Asian American Studies

About Us

Faculty from Liberal Arts and Sciences, Communications and the Law School and staff from the Office of Multicultural Student Affairs and students from DePaul's Asian Cultural Exchange (ACE) worked with the support of the Dean's Office of LA&S to create the Asian American Studies minor program. The minor was officially launched in the winter quarter of 2005 and our first two minors graduated in the spring of 2008.

The Field of Asian American Studies

Established in the midst of the Civil Rights movements of the 1960s and 1970s, the field of Asian American Studies provides a critical perspective on the formation of U.S. society by studying groups with roots in Asia and the Pacific.  Asian American Studies thus contributes to developing a fuller and more accurate account of American culture by documenting and examining the particular ways in which Asian Americans and Pacific Islanders have articulated their identities and struggled to secure their rights throughout U.S. history.
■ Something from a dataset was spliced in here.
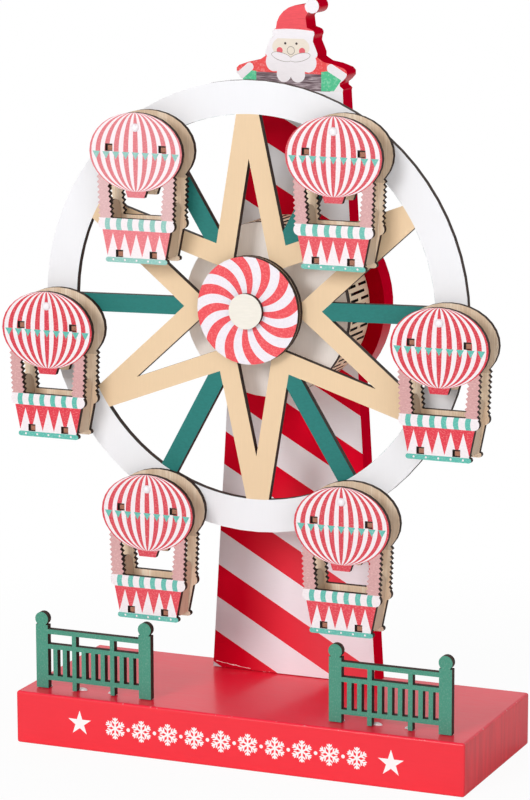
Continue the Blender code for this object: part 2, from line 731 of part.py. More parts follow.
def make_frame(paints):
    """The bedplate with its bearings, the comb's block and the governor's pivots."""
    half = bedplate_width / 2
    low = bedplate_bottom - drum_z
    loops = [[(-half, low), (half, low), (half, bedplate_top), (-half, bedplate_top)],
             circle((0, drum_drop), shaft_radius + gap, 12)]
    loops += [circle(place, screw_radius + gap, 8) for place in screw_places().values()]
    mesh = slab_mesh("movement_frame", loops, bedplate_thickness)
    frame = add_object("movement_frame", mesh, paints["brass"], (0, bedplate_y, drum_z))
    root = bedplate_thickness / 2
    blocks = []

    def add_block(middle, width, top, low_z, high_z):
        blocks.append(box_mesh("block", (middle - width / 2, root, low_z - drum_z),
                               (middle + width / 2, top - bedplate_y, high_z - drum_z)))

    bearing_top = cylinder_y - pivot_radius - gap
    for high in (upper_bearing_z, lower_bearing_z):
        add_block(0, 3 * pivot_radius, bearing_top, high - bearing_thickness, high)
    foot_middle = comb_tip_x() - comb_length + comb_foot / 2
    add_block(foot_middle, comb_foot, cylinder_y - comb_thickness / 2 - gap,
              cylinder_bottom, cylinder_top)
    pivot_top = governor_y + 2 * spindle_radius
    low, high = governor_span()
    add_block(governor_offset, 3 * worm_radius, pivot_top, low - gap - bearing_thickness, low - gap)
    add_block(governor_offset, 3 * worm_radius, pivot_top, high + gap, high + gap + bearing_thickness)
    join_with(frame, blocks)


def comb_tip_x():
    return -(cylinder_radius + cylinder_pin + gap)


def governor_span():
    low = cylinder_bottom + gap
    return low, low + governor_length


def make_comb(paints):
    """The comb lies left of the cylinder, its tines pointing at the cylinder's pins."""
    tip, foot = comb_tip_x(), comb_tip_x() - comb_length
    root = foot + comb_foot
    pitch = cylinder_length / comb_tines
    edge = [(foot, cylinder_bottom), (tip, cylinder_bottom)]
    for k in range(1, comb_tines):
        low, high = (cylinder_bottom + k * pitch + side * comb_slot / 2 for side in (-1, 1))
        edge += [(tip, low), (root, low), (root, high), (tip, high)]
    edge += [(tip, cylinder_top), (foot, cylinder_top)]
    mesh = slab_mesh("comb", [edge], comb_thickness)
    add_object("comb", mesh, paints["steel"], (0, cylinder_y - comb_thickness / 2, 0))


def make_cylinder(paints):
    """The pinned cylinder stands under the barrel, with its pinion against the gear rim."""
    rows = 10
    pinion_low = bearing_thickness + 2 * running_gap
    pinion_high = pinion_low + pinion_width
    stub = -cylinder_length - bearing_thickness - running_gap
    profile = [(0, stub), (pivot_radius, stub), (pivot_radius, -cylinder_length)]
    profile += [(cylinder_radius, -cylinder_length * (1 - i / rows)) for i in range(rows + 1)]
    profile += [(pivot_radius, 0), (pivot_radius, pinion_low), (pinion_radius, pinion_low),
                (pinion_radius, pinion_high), (0, pinion_high)]
    mesh = turned_mesh("music_cylinder", profile, 20, "Z")
    bm = bmesh.new()
    bm.from_mesh(mesh)

    def place(face):
        middle = face.calc_center_median()
        return round(middle.z, 5), round(math.atan2(middle.y, middle.x), 3)

    skin = [f for f in bm.faces if abs(f.normal.z) < 0.1
            and f.calc_center_median().xy.length > 0.95 * cylinder_radius]
    chosen = sorted(skin, key=place)[::11]
    for face in bmesh.ops.extrude_discrete_faces(bm, faces=chosen)["faces"]:
        middle = face.calc_center_median()
        outward = Vector((middle.x, middle.y, 0)).normalized() * cylinder_pin
        bmesh.ops.translate(bm, vec=outward, verts=face.verts)
        bmesh.ops.scale(bm, vec=(0.4, 0.4, 0.4), verts=face.verts,
                        space=Matrix.Translation(-(middle + outward)))
    bm.to_mesh(mesh)
    bm.free()
    add_object("music_cylinder", mesh, paints["brass"], (0, cylinder_y, cylinder_top))


def make_governor(paints):
    """A worm on a thin spindle, with an air paddle above it."""
    low, high = governor_span()
    worm_top = 0.4 * governor_length
    profile = [(0, 0), (spindle_radius, 0), (spindle_radius, worm_top / 4), (worm_radius, worm_top / 4),
               (worm_radius, worm_top), (spindle_radius, worm_top),
               (spindle_radius, governor_length), (0, governor_length)]
    mesh = turned_mesh("governor", profile, 10, "Z")
    governor = add_object("governor", mesh, paints["steel"], (governor_offset, governor_y, low))
    paddle_low = worm_top + gap
    paddle = box_mesh("paddle", (-paddle_width / 2, -paddle_thickness / 2, paddle_low),
                      (paddle_width / 2, paddle_thickness / 2, governor_length - worm_top / 4))
    join_with(governor, [paddle])


def make_screws(paints):
    tip = -screw_bite
    head = gap + bedplate_thickness + gap
    profile = [(0, tip), (screw_radius, tip), (screw_radius, head), (screw_head_radius, head),
               (screw_head_radius, head + screw_head_height), (0, head + screw_head_height)]
    mesh = turned_mesh("movement_screw", profile, 8)
    for name, (u, v) in screw_places().items():
        add_object(name, mesh, paints["steel"], (u, drum_front_y + thick_sheet, drum_z + v))


def build():
    clear_scene()
    paints = make_materials()
    make_base(paints)
    make_fences(paints)
    make_column(paints)
    make_wheel(paints)
    make_gondolas(paints)
    make_drum(paints)
    make_frame(paints)
    make_comb(paints)
    make_cylinder(paints)
    make_governor(paints)
    make_screws(paints)


build()
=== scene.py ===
import math
import bmesh
import bpy
from mathutils import Matrix, Vector


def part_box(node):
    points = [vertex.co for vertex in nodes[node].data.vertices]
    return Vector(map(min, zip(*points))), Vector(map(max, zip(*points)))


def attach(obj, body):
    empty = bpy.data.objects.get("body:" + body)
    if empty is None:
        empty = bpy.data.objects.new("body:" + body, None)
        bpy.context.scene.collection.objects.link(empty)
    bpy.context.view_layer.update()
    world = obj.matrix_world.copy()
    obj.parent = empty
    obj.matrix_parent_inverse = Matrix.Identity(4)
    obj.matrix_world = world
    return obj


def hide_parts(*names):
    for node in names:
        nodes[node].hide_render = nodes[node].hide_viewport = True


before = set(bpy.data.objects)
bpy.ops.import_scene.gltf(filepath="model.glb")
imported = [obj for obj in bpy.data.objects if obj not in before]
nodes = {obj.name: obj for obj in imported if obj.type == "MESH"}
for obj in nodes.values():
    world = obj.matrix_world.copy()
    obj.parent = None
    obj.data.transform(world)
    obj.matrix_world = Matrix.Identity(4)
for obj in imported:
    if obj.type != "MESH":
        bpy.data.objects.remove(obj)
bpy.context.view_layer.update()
mm = 0.001
print("frame loaded:", len(nodes), "nodes")


# Finishes

def rgb(*parts):
    # a colour as a screen shows it, 0 to 255, made into the linear one that shaders work in
    shares = [part / 255 for part in parts]
    linear = [share / 12.92 if share <= 0.04045 else ((share + 0.055) / 1.055) ** 2.4 for share in shares]
    return (*linear, 1.0)


class Signal:
    # a value on its way through a finish's nodes, which Python's operators work on
    def __init__(self, finish, socket):
        self.finish = finish
        self.socket = socket

    def __add__(self, other):
        return self.finish.math("ADD", self, other)

    def __sub__(self, other):
        return self.finish.math("SUBTRACT", self, other)

    def __mul__(self, other):
        return self.finish.math("MULTIPLY", self, other)

    def __truediv__(self, other):
        return self.finish.math("DIVIDE", self, other)

    def __mod__(self, other):
        return self.finish.math("FLOORED_MODULO", self, other)

    def __pow__(self, other):
        return self.finish.math("POWER", self, other)

    def __radd__(self, other):
        return self.finish.math("ADD", other, self)

    def __rsub__(self, other):
        return self.finish.math("SUBTRACT", other, self)

    def __rmul__(self, other):
        return self.finish.math("MULTIPLY", other, self)

    def __rtruediv__(self, other):
        return self.finish.math("DIVIDE", other, self)

    def __abs__(self):
        return self.finish.math("ABSOLUTE", self)

    def __lt__(self, other):
        return self.finish.math("LESS_THAN", self, other)

    def __gt__(self, other):
        return self.finish.math("GREATER_THAN", self, other)

    def __and__(self, other):
        return self.finish.math("MULTIPLY", self, other)

    def __or__(self, other):
        return self.finish.math("MAXIMUM", self, other)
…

Because there is no single Asian American identity, our program defines Asian America broadly to include people who have lived here for generations, as well as recent immigrants.  Asian American groups include people with Chinese, Japanese, Filipino, Indian, Korean, Pakistani, Bangladeshi, Pacific Islander, and Southeast Asian ancestry, among others.  Drawing together fields as diverse as American and ethnic studies, art and cultural studies, Asian studies, international business, history, literature, and political science, our courses employ multidisciplinary perspectives to bring into focus the global economic, socio-cultural, and political factors that shape Asian America.